Now, these two states have something else in common. They are trying to make it a crime to photograph or videotape farm animals. They don't want to criminalize animal cruelty, but they do want to make criminals of people trying to document abuse and to put an end to the cruelty. Lawmakers have introduced bills in both states to establish criminal penalties for going undercover at agricultural facilities and simply taking pictures.

Mind you, if this legislation is enacted, it won't just be a setback for animal welfare. Shabby, squalid, overcrowded conditions for animals on factory farms are also a food-safety threat for Americans, with millions of Americans sickened every year by contaminated food. It was, of course, an Iowa egg factory farm that was forced to recall half a billion eggs last year because of a Salmonella outbreak, creating one of the biggest food product recalls in American history.

With a potentially dramatic pare-back of funding for federal inspections of animal-agriculture operations looming, at production and slaughter facilities, these new proposed policies to bar the exposure of unhealthy and unsafe practices could not come at a more inopportune time. The industry has long argued for self-regulation, and with government inspection programs stretched so thin, they now want no meddling animal advocacy groups looking either.

Our exposés aren't just important for raising public awareness about the mistreatment of animals. HSUS investigations have led to the largest meat recall in U.S. history, misdemeanor and felony cruelty convictions, closure of rogue slaughter plants, and disciplinary actions for government inspectors not doing their jobs. None of these important services we fulfill would be possible if such far-reaching and stifling laws are enacted.

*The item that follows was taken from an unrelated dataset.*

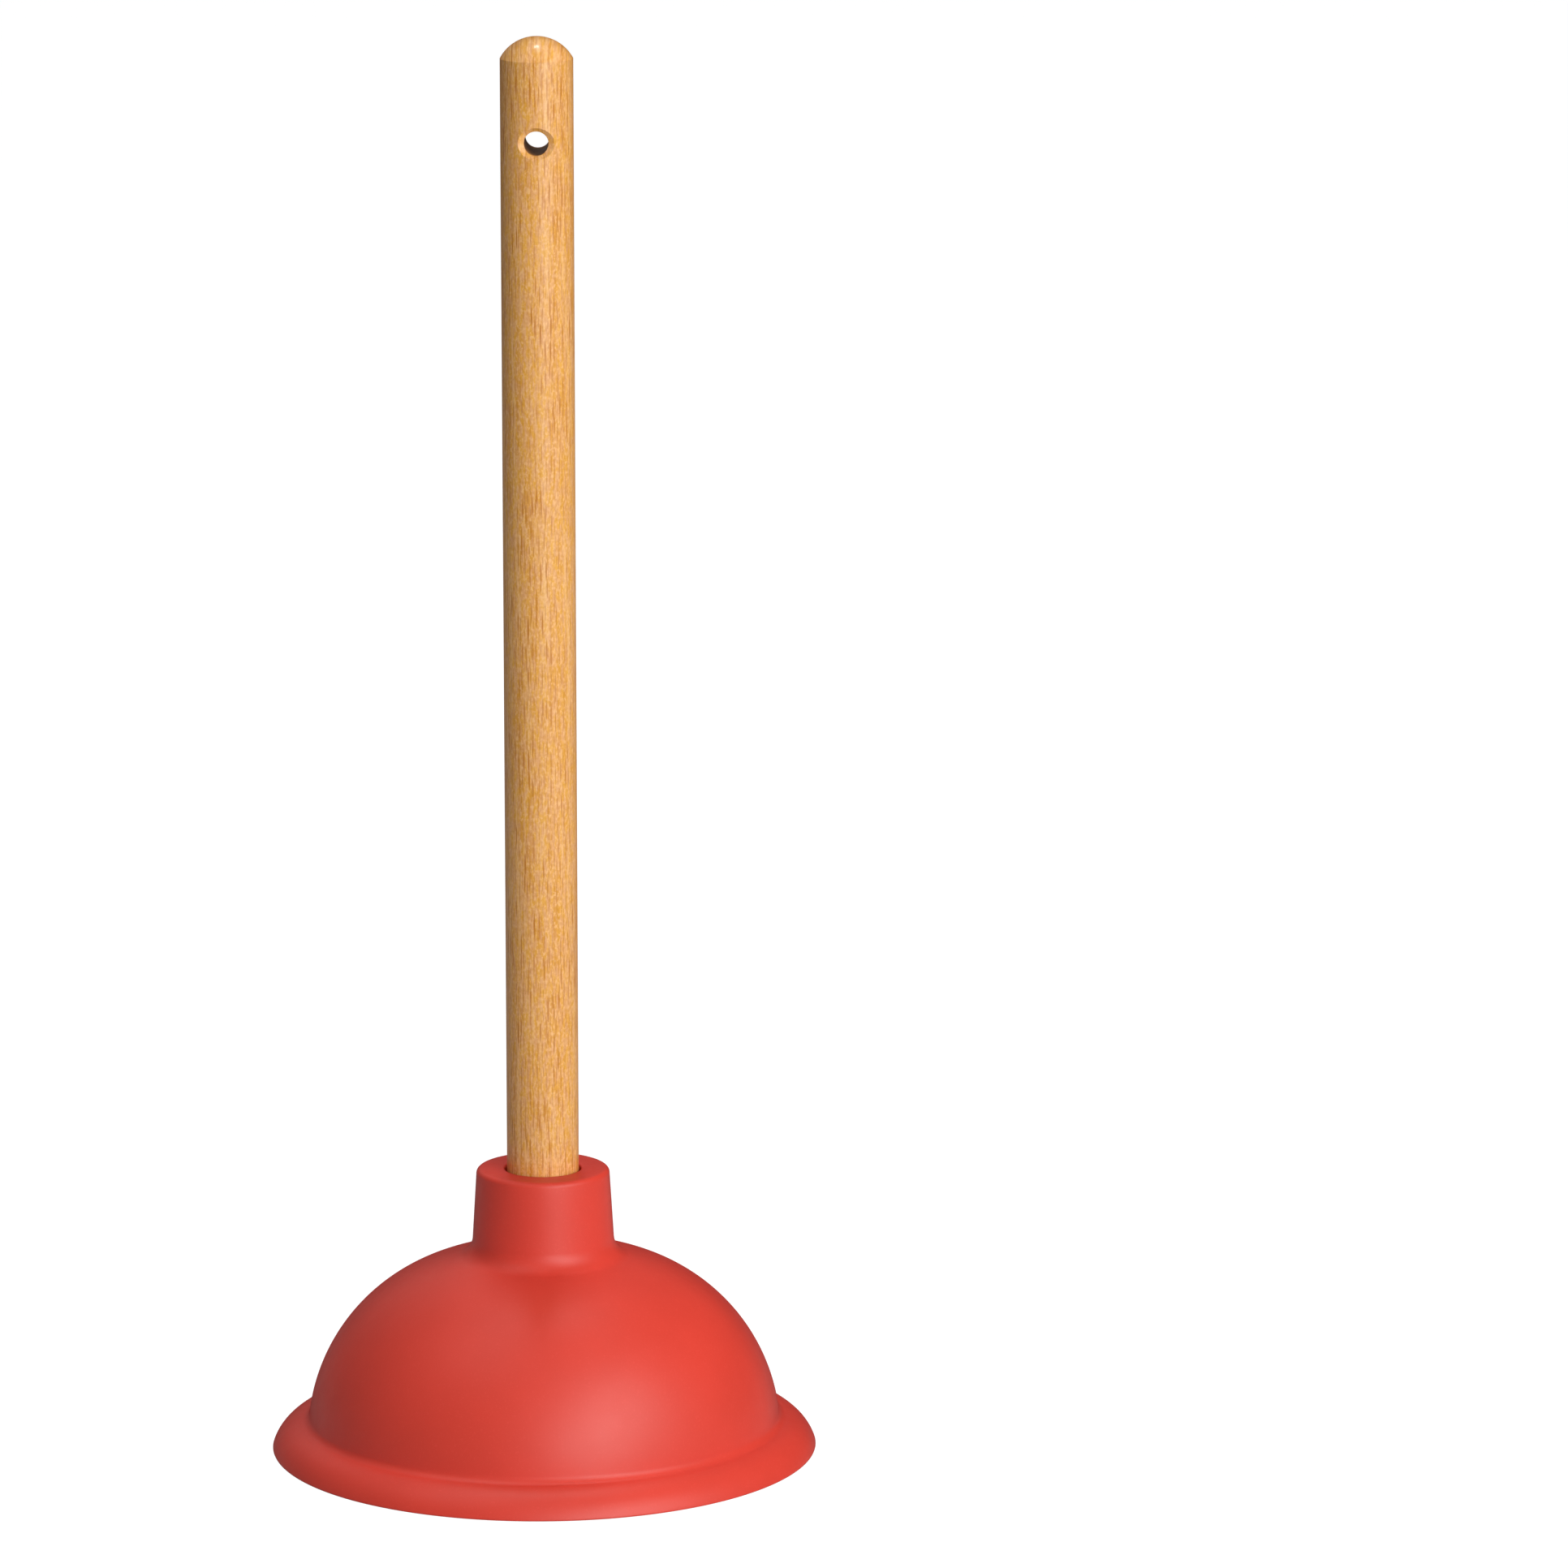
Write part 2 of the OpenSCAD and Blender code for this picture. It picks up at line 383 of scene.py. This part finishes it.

It's precisely because of what past factory farm investigations have uncovered -- cruelty at egg farms, pig farms, and other settings -- that such exposés are critical to the movement for animal welfare and food safety. With some members of the agriculture industry, including Dr. Temple Grandin, calling for more transparency at animal-raising facilities, these bills run in the opposite direction, seeking to criminalize efforts even to take a picture or to produce a video. They want to criminalize whistle-blowers who bring abuses to the attention of regulatory agencies, or even snap a photo on a cell phone.

I can understand why factory farmers don't want the public seeing images of their business practices. The images of almost featherless hens, so crowded the animals are living on top of each other, or pigs being struck with metal bars by workers coarsened to their duties are deeply disconcerting. The response should not be, as in some country ruled by a dictator or a junta, to have the strongmen grab the cameras and smash them to the ground or melt them in a fire, as the authorities do in order to hide the beating and shooting of pro-democracy advocates. It's the same principle at work for the strongmen in these state legislatures. Their scheme is a neater way to smash those cameras to the ground and hide what's going on. Ironically, they want to prevent their very own customers, America's consuming public, from learning about the production practices that bring food to their tables and plates.

They'd be best advised to follow the original lead of Florida and other states that have adopted modest animal welfare reforms. Ban the extreme confinement of laying hens and pigs in small cages and commit to sound and safe animal husbandry practices. Transparency is a bulwark in a democratic society, and it's also critical in an era of systemic animal mistreatment and food safety threats.